Research by the Educational Fund to Stop Gun Violence underlines that the tragedy of gun violence and suicides is not spread randomly across the country, but is concentrated precisely in those places where gun ownership is most prevalent and gun laws at their loosest. When the fund analysed the new CDC statistics, it discovered the highest rates of gun suicides occurred in three states which also have the greatest gun ownership – Montana (19.4 gun suicides per 100,000), Wyoming (16.6) and Alaska (16.0)
Source: Gun deaths in US rise to highest level in 20 years, data shows
This is an example of a spurious correlation or spurious relationship. A spurious correlation or relationship is one in which two things that are not correlated with or related to each other appear to be related to or correlated with each other because both are related to a third lurking or hidden variable.
An example would be someone observing that the months when ice cream sales are the highest are also months when drowning deaths are the highest and making the fallacious statement that eating more ice cream increases drowning deaths. The lurking or hidden variable is weather temperature. During the hot summer months more ice cream is sold. The hot summer months are also when more people go swimming and are at risk of drowning. Ice cream sales and drownings both go up at the same time of year, but one doesn't cause the other.
Coming to such a incorrect conclusion is an example of the logical fallacy cum hoc ergo propter hoc, Latin for "with this, therefore because of this", also known as correlation does not imply causation.

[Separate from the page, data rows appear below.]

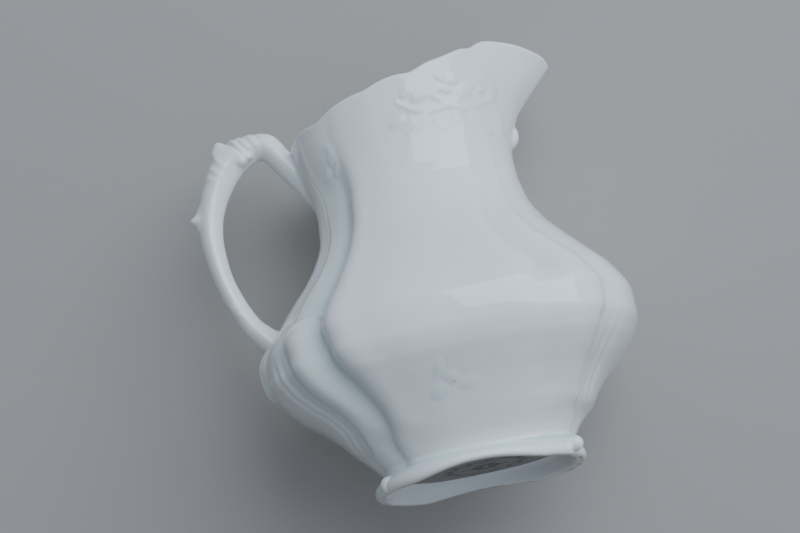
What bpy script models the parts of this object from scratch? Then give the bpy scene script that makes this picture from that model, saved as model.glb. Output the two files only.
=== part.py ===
"""Moulded porcelain cream jug on a bracket foot, with a cast side handle.

Units are metres, +Z is up, the spout points along +X and the handle along -X.
The jug is symmetrical about the XZ plane and stands on Z = 0. Its sections are
given in millimetres from the middle of the foot; the finished pieces are then
moved so that the origin is the middle of the bounding box's base.
"""

import math

import bmesh
import bpy
import numpy as np

# ---- overall ----
MM = 0.001
SEAM = 0.35 * MM  # air gap left between neighbouring pieces
WALL = 3.2 * MM  # body wall
MEAN_RADIUS = 45.0  # of the belly, for the slant of its grooves (mm)
BASE_THICKNESS = 3.4 * MM  # floor of the body
COLUMNS = 36  # loft columns over one half of the jug

# ---- body profile: height, reach to the spout, reach to the handle, half depth (mm) ----
WAIST_Z = 6.4
NECK_Z = 88.0
PROFILE = (
    (6.4, 30.4, 29.2, 25.6),
    (9.0, 31.0, 30.4, 26.6),
    (12.0, 33.4, 33.0, 28.8),
    (15.5, 37.2, 36.2, 31.6),
    (19.3, 39.8, 39.4, 34.4),
    (23.5, 43.4, 43.6, 37.6),
    (28.9, 49.4, 50.0, 42.0),
    (33.2, 53.2, 53.8, 45.2),
    (38.6, 55.8, 56.4, 47.4),
    (44.8, 55.9, 56.4, 48.0),
    (52.6, 52.6, 52.2, 45.8),
    (60.1, 46.4, 46.4, 42.0),
    (66.5, 40.8, 40.9, 38.2),
    (72.8, 35.9, 36.8, 34.6),
    (80.0, 32.2, 33.8, 31.2),
    (88.0, 30.3, 32.9, 28.8),
)
PROFILE_ROWS = 24

# ---- neck and lip: share of the way up, plain spout-side reach, spout, handle side, depth (mm) ----
LIP = (
    (0.00, 30.3, 0.0, 32.9, 28.8),
    (0.20, 30.0, 0.0, 33.2, 27.9),
    (0.40, 30.8, 0.6, 34.3, 27.7),
    (0.60, 32.0, 2.2, 35.6, 28.3),
    (0.80, 33.2, 7.2, 36.6, 29.4),
    (1.00, 34.2, 13.0, 37.0, 30.6),
)
LIP_ROWS = 11
SPOUT_SPREAD = 21.0  # degrees either side of the spout's middle
SPOUT_ROUNDING = 4.0  # degrees over which the dip of the rim at the spout is rounded

# ---- height of the rim by direction from the spout tip, degrees and mm ----
RIM = (
    (0.0, 120.9),
    (7.0, 124.2),
    (18.0, 127.0),
    (30.0, 128.0),
    (45.0, 125.8),
    (62.0, 122.4),
    (84.0, 119.4),
    (105.0, 117.4),
    (125.0, 115.2),
    (145.0, 113.2),
    (165.0, 112.4),
    (180.0, 112.2),
)
RIM_DIPS = ((12.0, 0.7, 4.0), (46.0, 0.9, 4.0), (82.0, 1.3, 5.0), (138.0, 1.4, 5.0))

# ---- moulded lobes: where the grooves run, as the cosine of the scaled angle, by height ----
FACE_BACK = ((6.4, 0.70), (11.5, 0.69), (17.5, 0.625), (22.7, 0.605), (28.5, 0.60), (33.7, 0.625),
             (38.4, 0.64), (48.0, 0.67), (52.0, 0.675), (58.0, 0.66), (69.0, 0.67), (82.0, 0.68),
             (90.0, 0.67), (130.0, 0.64))
CORNER_FRONT = ((6.4, 0.94), (10.3, 0.928), (14.8, 0.864), (21.9, 0.829), (27.6, 0.80), (33.5, 0.785),
                (39.0, 0.80), (44.4, 0.803), (50.0, 0.787), (55.0, 0.76), (60.0, 0.725), (66.0, 0.70),
                (74.0, 0.73), (84.0, 0.775), (95.0, 0.80), (130.0, 0.80))
CORNER_BACK = ((6.4, 0.93), (11.0, 0.915), (16.4, 0.87), (19.0, 0.82), (24.0, 0.81), (33.0, 0.82),
               (38.0, 0.822), (46.7, 0.845), (60.0, 0.855), (71.0, 0.861), (79.0, 0.887), (92.0, 0.912),
               (101.0, 0.932), (130.0, 0.96))
SHOULDER = ((40.0, 0.50), (46.0, 0.53), (53.0, 0.571), (57.6, 0.551), (62.0, 0.512), (68.0, 0.504), (77.0, 0.575),
            (91.0, 0.66), (130.0, 0.68))
GROOVE_WIDTH = 0.105  # radians of the section
FACE_DEPTH = ((6.4, 0.4), (14.0, 1.0), (24.0, 1.5), (34.0, 1.9), (50.0, 2.2), (66.0, 1.9),
              (80.0, 1.3), (94.0, 0.6), (104.0, 0.2), (130.0, 0.0))
CORNER_DEPTH = ((6.4, 0.5), (14.0, 1.2), (24.0, 1.7), (36.0, 1.6), (48.0, 1.5), (60.0, 1.3),
                (76.0, 0.9), (92.0, 0.4), (104.0, 0.1), (130.0, 0.0))
SQUARENESS = ((0.0, 2.35), (20.0, 2.35), (45.0, 2.3), (70.0, 2.2), (95.0, 2.1), (130.0, 2.0))

# ---- foot ----
FOOT_ROWS = ((6.05, 29.6, 25.0), (4.9, 29.9, 25.5), (3.6, 30.9, 26.6), (2.3, 31.9, 27.6),
             (1.1, 32.1, 27.9), (0.3, 31.6, 27.4), (0.0, 30.9, 26.7))
FOOT_INSIDE = ((0.0, 28.7, 24.4), (0.5, 28.1, 23.8), (2.6, 27.5, 23.2), (6.05, 26.6, 22.4))
FOOT_ARCH = 1.9  # rise in the middle of each long side
FOOT_ARCH_HALF = 19.0  # half length of the arch along X
FOOT_COLUMNS = 40
KNOB_RADIUS = 2.5
KNOB_POSITION = (28.9, 15.4, 2.6)

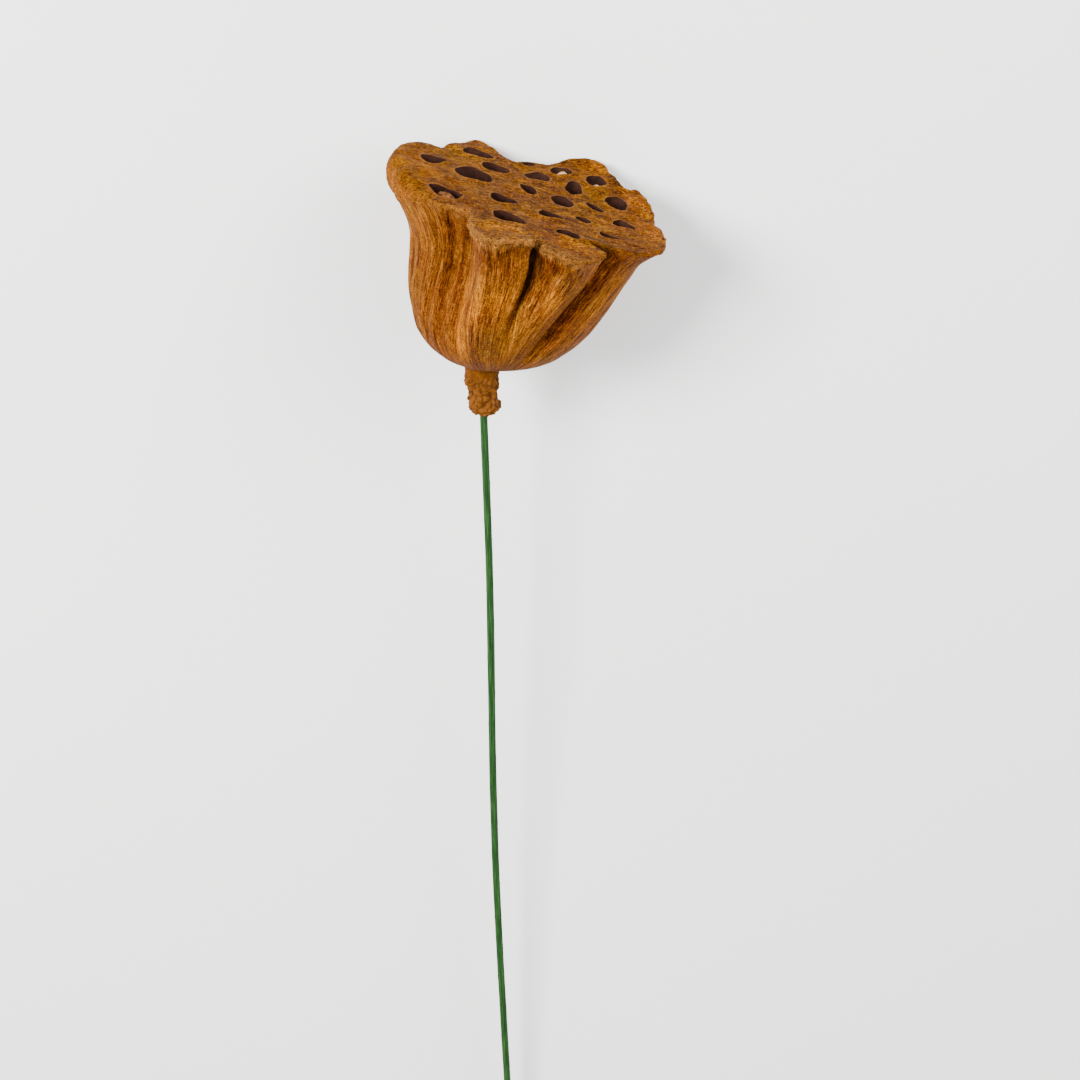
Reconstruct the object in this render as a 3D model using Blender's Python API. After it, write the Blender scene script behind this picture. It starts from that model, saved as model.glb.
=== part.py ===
"""Dried lotus seed pod on a wrapped wire stem, lying on a level surface.

The pod is drawn standing: x to the right, y to the rear and z up, in millimetres, with the origin
at the neck, where its stalk stub meets the flared receptacle. The last step lays it down, on two
rear lobes of its rim and the tip of its wire. The row frame has +Z up and +Y towards the pod.
"""

import bmesh
import bpy
import numpy as np
from mathutils import Euler

MM = 0.001

# ---- receptacle -------------------------------------------------------------------------------
TOP_CENTRE = (13.9, 56.7)  # sideways from the neck, above the neck
TOP_TILT = 16.6  # degrees that the top leans over to the right
MEAN_RIM = 42.5
BASE = 2.0  # height at which the flared wall starts

# how far up the wall, sideways place of the section's centre, its radius as a part of the rim's,
# and the same part at the front, where the wall is fuller
WALL = np.array([
    (0.00, 0.0, 0.125, 0.125),
    (0.03, 2.6, 0.230, 0.215),
    (0.08, 5.0, 0.390, 0.372),
    (0.15, 6.2, 0.520, 0.510),
    (0.25, 6.9, 0.630, 0.625),
    (0.38, 7.8, 0.710, 0.725),
    (0.54, 9.6, 0.765, 0.815),
    (0.70, 12.0, 0.800, 0.880),
    (0.85, 13.4, 0.855, 0.940),
    (1.00, 13.9, 1.000, 1.000),
])
FRONT = -85
FRONT_HALF_WIDTH = 65

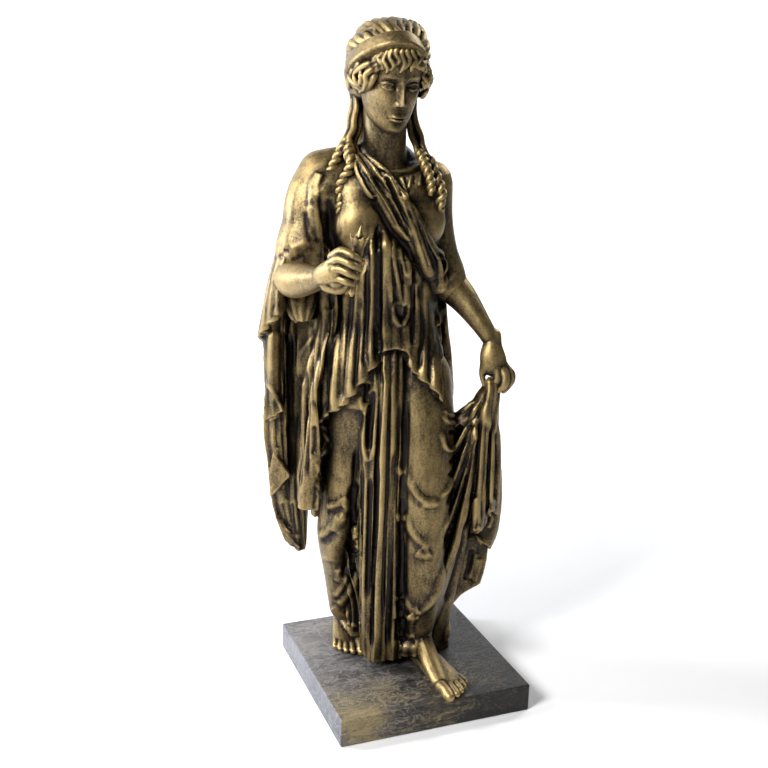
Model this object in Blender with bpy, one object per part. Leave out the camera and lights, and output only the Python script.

In the same way "loose gun laws" and higher rates of gun ownership doesn't necessarily cause higher gun suicides.
In the case of "loose gun laws", higher rates of gun ownership, and gun suicides, the lurking or hidden variable is population density.
There is a well known relationship between lower population density - rural areas with fewer people per square mile - and increased suicide rates by all methods, not just firearms.
The counterintuitive case of suicide and population density — Per Square Mile
The Unsettling Link Between Sprawl and Suicide - CityLab
Is there a relationship between suicide rate and population density
It is thought to be related to more social isolation and fewer readily accessible mental health resources in sparsely populated rural areas.
Alaska, Wyoming, and Montana in order are the three states with the lowest population density. That is the real cause of higher suicide rates. Because they are rural Republican states they will also have less gun control and higher rates of gun ownership, but that doesn't cause the higher rates of suicide with firearms.
In order to come to a correct conclusion the study would have to use multivariate analysis to correct for the effect of the lurking variable of population density. If they did that the correlation would disappear.
I have found it to be generally the case that gun control advocates use statistics and studies in a very dishonest and misleading way to "prove" that guns are bad and gun control works.